Köyümüzde 20 ağustos – 1 eylül arasında geleneksel yayla şenlikleri yapılır. Çayır biçiminin bitmesiyle başlayan ve öküzün köye getirilişiyle son bulan bu şenliğe yörede “marioba” denir. Şavşat’ın tümü Gürcü olan 17 köyünde gelenek olan bu şenlik, yapıldığı zamana göre farklılık gösterir. Bazı köylerde, şenlikten sonra çayır biçimine başlanır. Yani bu şenlikler yaylaya çıkılıp yerleşildikten hemen sonra gerçekleşir. Bir de eskiden, yayla göçü bitip köye inildikten sonra, köyün merkezinden arkadaki sırtlara akordeon eşliğinde topluca pancar toplamaya gidilir, hem çorbalık pancar toplanır, hem de eğlenilirdi. “Pancarcı şenliği” denilen bu şenlik, artık çok seyrek yapılmaktadır.

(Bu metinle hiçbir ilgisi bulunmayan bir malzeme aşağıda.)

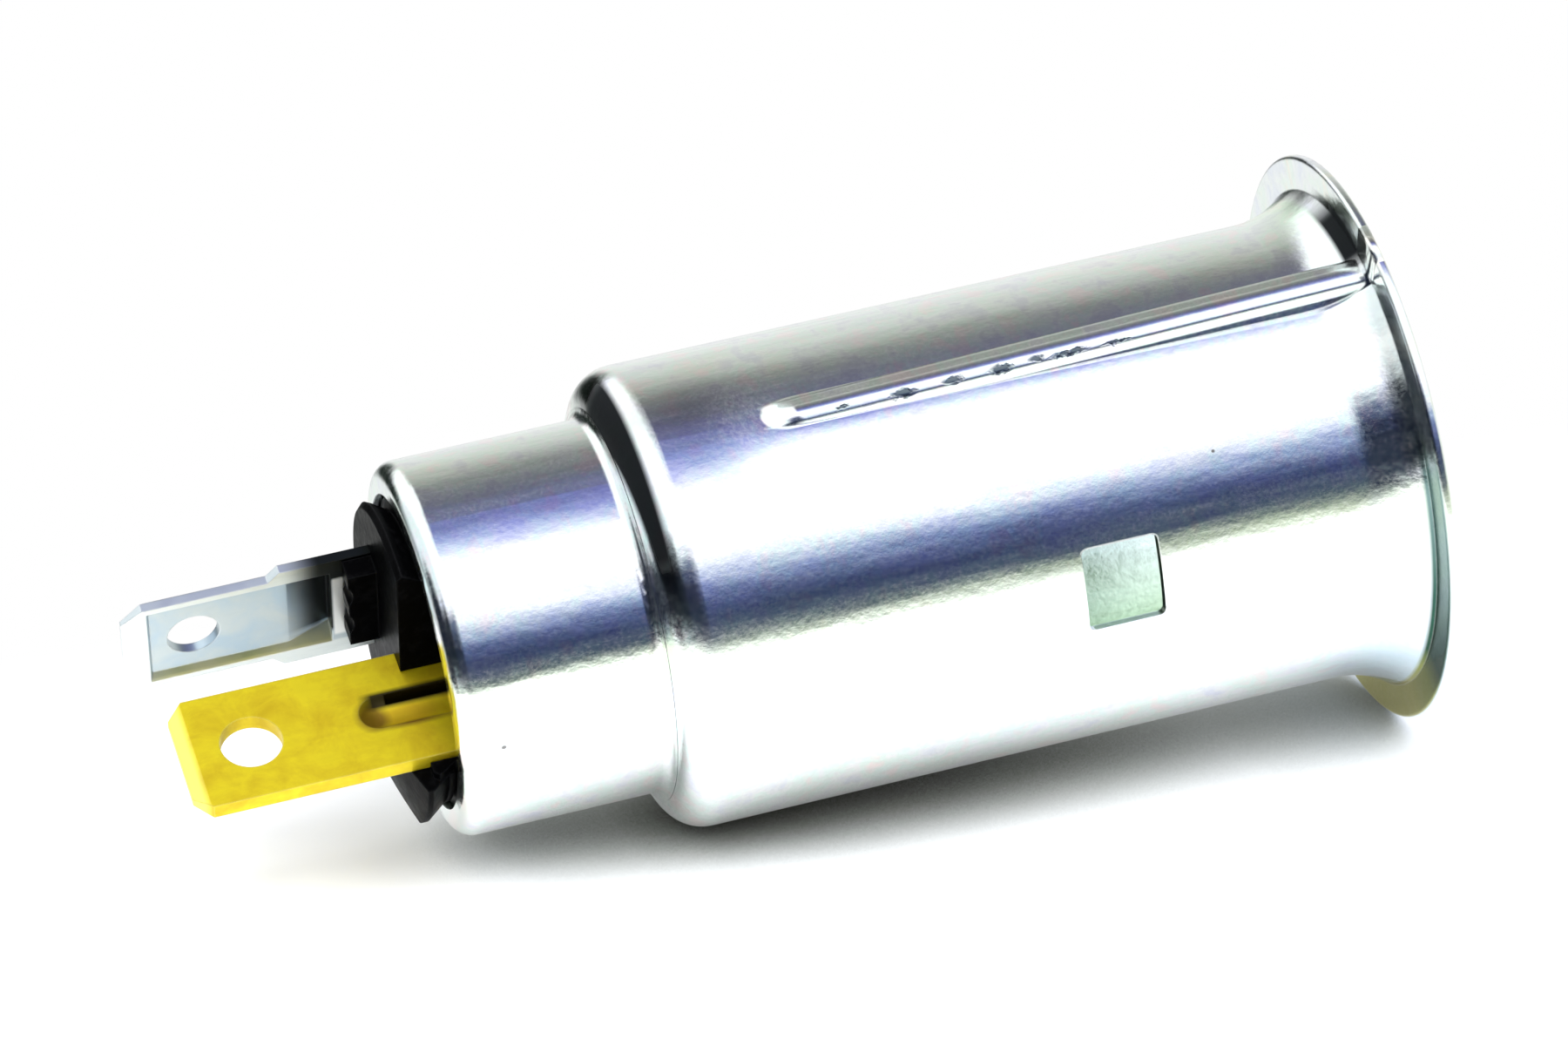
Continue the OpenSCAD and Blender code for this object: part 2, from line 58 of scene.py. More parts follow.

Yöremizde yaygın olan bir eğlence de uzun kış gecelerinde gençlerin bir evde toplanarak yiyip/içip eğlenmesidir. Paralar toplanarak ya etlik kesilir ya da “irişi” denilen, yağda kızartılan hamur yenerek sohbet edilip eğlenilir. Bu eğlentiye de “hartana” denir. Köyümüzde ayrıca imece eğlentileri vardır. Böylece hem imece sahibinin işi yapılır, hem de yiyip-içilir ve eğlenilir. Sonbaharın “mısır seçme” imeceleri, kışın “yün ayıklama ve eğirme’ imeceleri bu türdendir. Bu tür imecelerde imece sahibi imeceye kalanlara yedirip içirir, öte yandan oyunlar oynanıp maniler söylenerek eğlenilir. Bu tür imeceler, köyümüzde ve yöremizde “ırgat yapma” olarak adlandırılır.